Who can prepare a Will?

Anyone of sound mind and body can prepare a Will. This generally means someone who is an adult-over the age of eighteen or the age of majority of the state where the peson resides-as well as someone who is not declared to be legally incompetent by a state or federal court. A minor cannot prepare a Will, nor can anyone who has a guardian appointed for them.

What happens if a person dies without a Will?

If a person dies without a Will, he/she will be considered to have died intestate. In this case, property will be distributed by the states laws. Often, the surviving spouse will get half the estate and any children will inherit the other half. If a person dies without a Will and without any trace of any heirs, all property will escheat (be turned over) to the state.

What happens if a person dies with a Will?
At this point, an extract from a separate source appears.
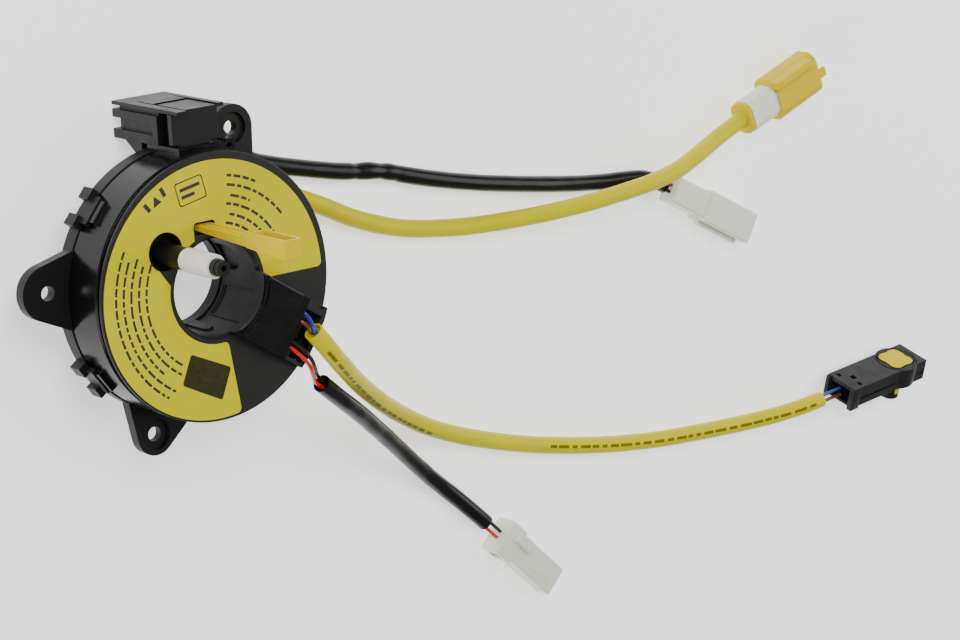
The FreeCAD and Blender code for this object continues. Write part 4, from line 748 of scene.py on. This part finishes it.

In general, after the testator (the person with the Will) dies, the person named in the Will to carry out its terms (an executor or personal representative) files the original Will and other legal papers in a probate court, which is usually located in the county where the testator lived. The executor signs a petition to the probate court describing the circumstances under which the testator executed the Will, naming his or her heirs (the persons who would receive the decedent`s estate), describing the property interests passing under the Will, the legacies received by the beneficiaries and asking the court to admit the Will to probate. Unless they specifically agree to waive notice, each of the heirs must receive formal legal notice that a document purporting to be the Will has been offered for probate. The family members are given an opportunity to appear in court to contest (object to the Will); if they do not contest the Will and the probate judge finds the Will in order, he/she generally admits it to probate and formally appoints the executor. After probate, it is usually difficult for family members to upset a Will. In most states, it is possible for very small estates to be distributed through summary administration or small estates procedures. These procedures are less formal than traditional process of probate.